The name of the experiment aggregation method.

Functions

__call__

Aggregates a series of experiment results from a specific ExperimentGroup and Metric.

HistogramAggregator

Bases: ExperimentAggregator

Samples from a histogram approximate conflation distribution.

First bins all individual experiment groups, and then computes the product of the probability masses across individual experiments.

Unlike other methods, this does not make a parametric assumption. However, the resulting distribution can 'look' unnatural, and requires overlapping supports within the sample. If any experiment assigns 0 probability mass to any bin, the conflated bin will also contain 0 probability mass.

As such, inter-experiment heterogeneity can be a significant problem.

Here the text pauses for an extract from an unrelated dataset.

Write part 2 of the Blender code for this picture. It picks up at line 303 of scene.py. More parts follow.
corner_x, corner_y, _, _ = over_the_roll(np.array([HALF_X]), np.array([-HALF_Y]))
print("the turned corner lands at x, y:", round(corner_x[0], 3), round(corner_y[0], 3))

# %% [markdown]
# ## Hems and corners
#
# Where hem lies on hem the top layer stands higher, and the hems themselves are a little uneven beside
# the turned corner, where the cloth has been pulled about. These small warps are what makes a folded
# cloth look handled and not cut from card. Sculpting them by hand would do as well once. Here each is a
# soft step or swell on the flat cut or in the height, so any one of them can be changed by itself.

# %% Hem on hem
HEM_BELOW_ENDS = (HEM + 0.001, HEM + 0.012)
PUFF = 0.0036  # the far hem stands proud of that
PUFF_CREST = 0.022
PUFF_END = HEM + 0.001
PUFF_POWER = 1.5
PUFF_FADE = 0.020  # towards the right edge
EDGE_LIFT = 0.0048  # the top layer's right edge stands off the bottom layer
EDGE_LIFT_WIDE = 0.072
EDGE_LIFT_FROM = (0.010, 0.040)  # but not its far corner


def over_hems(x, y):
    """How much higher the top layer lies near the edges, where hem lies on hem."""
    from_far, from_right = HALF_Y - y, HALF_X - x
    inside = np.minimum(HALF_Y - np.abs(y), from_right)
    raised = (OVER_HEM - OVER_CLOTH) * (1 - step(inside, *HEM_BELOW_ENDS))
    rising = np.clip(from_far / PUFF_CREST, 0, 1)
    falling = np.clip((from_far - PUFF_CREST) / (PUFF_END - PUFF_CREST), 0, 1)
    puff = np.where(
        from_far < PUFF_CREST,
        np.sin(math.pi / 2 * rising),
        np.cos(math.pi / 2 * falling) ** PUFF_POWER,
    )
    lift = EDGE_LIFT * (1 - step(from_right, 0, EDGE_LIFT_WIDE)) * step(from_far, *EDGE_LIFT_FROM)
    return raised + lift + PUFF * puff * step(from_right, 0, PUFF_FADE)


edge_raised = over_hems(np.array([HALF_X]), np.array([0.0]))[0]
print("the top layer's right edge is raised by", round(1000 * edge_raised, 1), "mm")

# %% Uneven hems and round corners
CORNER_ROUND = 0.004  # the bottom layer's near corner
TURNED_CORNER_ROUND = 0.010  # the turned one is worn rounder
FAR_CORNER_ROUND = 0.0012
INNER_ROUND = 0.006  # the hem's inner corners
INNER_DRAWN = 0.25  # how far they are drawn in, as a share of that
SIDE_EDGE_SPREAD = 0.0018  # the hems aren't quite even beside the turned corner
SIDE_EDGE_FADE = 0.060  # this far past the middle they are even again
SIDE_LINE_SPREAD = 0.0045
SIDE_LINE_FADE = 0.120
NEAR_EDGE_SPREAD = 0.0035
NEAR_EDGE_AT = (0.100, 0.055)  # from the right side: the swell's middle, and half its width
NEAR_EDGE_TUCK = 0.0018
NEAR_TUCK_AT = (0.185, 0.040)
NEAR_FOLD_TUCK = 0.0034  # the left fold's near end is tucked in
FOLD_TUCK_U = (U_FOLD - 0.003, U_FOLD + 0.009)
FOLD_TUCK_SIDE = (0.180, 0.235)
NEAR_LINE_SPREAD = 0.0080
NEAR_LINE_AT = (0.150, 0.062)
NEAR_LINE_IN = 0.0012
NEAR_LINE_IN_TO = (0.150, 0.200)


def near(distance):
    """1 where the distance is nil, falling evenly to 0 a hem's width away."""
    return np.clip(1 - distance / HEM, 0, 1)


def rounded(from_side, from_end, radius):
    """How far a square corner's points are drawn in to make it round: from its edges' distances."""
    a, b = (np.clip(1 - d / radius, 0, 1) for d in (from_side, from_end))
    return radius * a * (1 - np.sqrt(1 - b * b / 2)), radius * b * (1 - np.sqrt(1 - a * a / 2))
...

Uses numpy.histogram_bin_edges to estimate the number of bin edges needed per experiment, and takes the smallest across all experiments for the aggregate distribution.

Assumptions:
  • the individual experiment distributions' supports overlap
Read more:
  1. Hill, T. (2008). Conflations Of Probability Distributions: An Optimal Method For Consolidating Data From Different Experiments.
  2. Hill, T., & Miller, J. (2011). How to combine independent data sets for the same quantity.

Attributes

name property

The name of the experiment aggregation method.

Functions

__call__

Aggregates a series of experiment results from a specific ExperimentGroup and Metric.